Note each line where "This" appears, and copy it.
+ + + + +
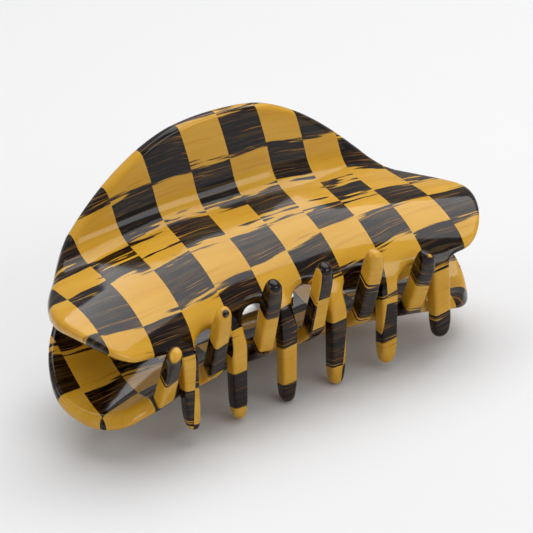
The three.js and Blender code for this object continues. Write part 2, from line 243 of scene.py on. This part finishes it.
REST_OF_BLANK = 1000  # longer than any blank, so that the last stretch runs straight to its edge
WING_BENDS = (
    (SEAT_TO_WING, 0),
    (WING_RADIUS * math.radians(WING_TURN), 1 / WING_RADIUS),
    (REST_OF_BLANK, 0),
)
TOOTH_BENDS = (
    (SEAT_TO_TEETH, 0),
    (CREST_RADIUS * math.radians(CREST_TURN), 1 / CREST_RADIUS),
    (BELLY_RADIUS * math.radians(BELLY_TURN), 1 / BELLY_RADIUS),
    (REST_OF_BLANK, 0),
)


def bent(x, s, depth):
    """Places in the bent jaw, in the clip's own frame, in millimetres: X along it, Y towards the wing, Z out
    of the middle plane between the jaws. depth is measured in from the outer face."""
    toothed = s < 0
    wing = follow(np.maximum(s, 0), WING_BENDS)
    comb = follow(np.maximum(-s, 0), TOOTH_BENDS)
    along, aside, heading = (np.where(toothed, c, w) for c, w in zip(comb, wing))
    side = np.where(toothed, -1, 1)
    beyond = np.maximum(0, np.abs(x) - FLAT_HALF_LENGTH) / (HALF_LENGTH - FLAT_HALF_LENGTH)
    share = beyond**WARP_POWER
    y = side * along + depth * np.sin(heading) + (END_SPREAD * s + END_LEAN) * share
    z = HINGE_HALF_GAP + SHEET_THICKNESS + side * aside - depth * np.cos(heading)
    z = z - (END_TWIST * s + END_DROP) * share
    return np.stack([x, y, z], -1)


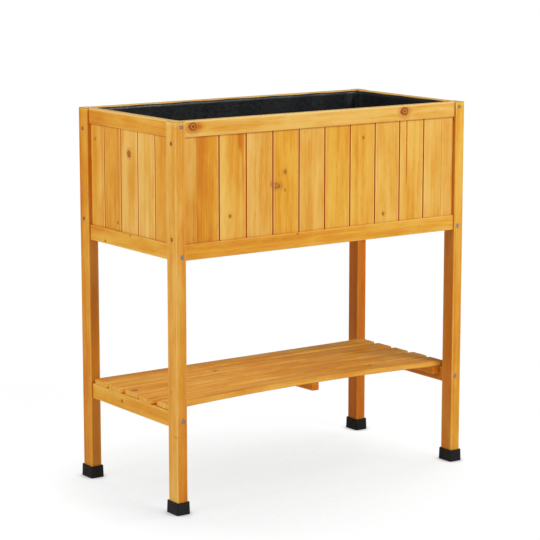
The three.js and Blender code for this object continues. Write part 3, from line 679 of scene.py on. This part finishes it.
+ + + + +
▸ **COMPLETED EXERCISE**:
The three.js and Blender code for this object continues. Write part 2, from line 243 of scene.py on. This part finishes it.
The three.js and Blender code for this object continues. Write part 3, from line 679 of scene.py on. This part finishes it.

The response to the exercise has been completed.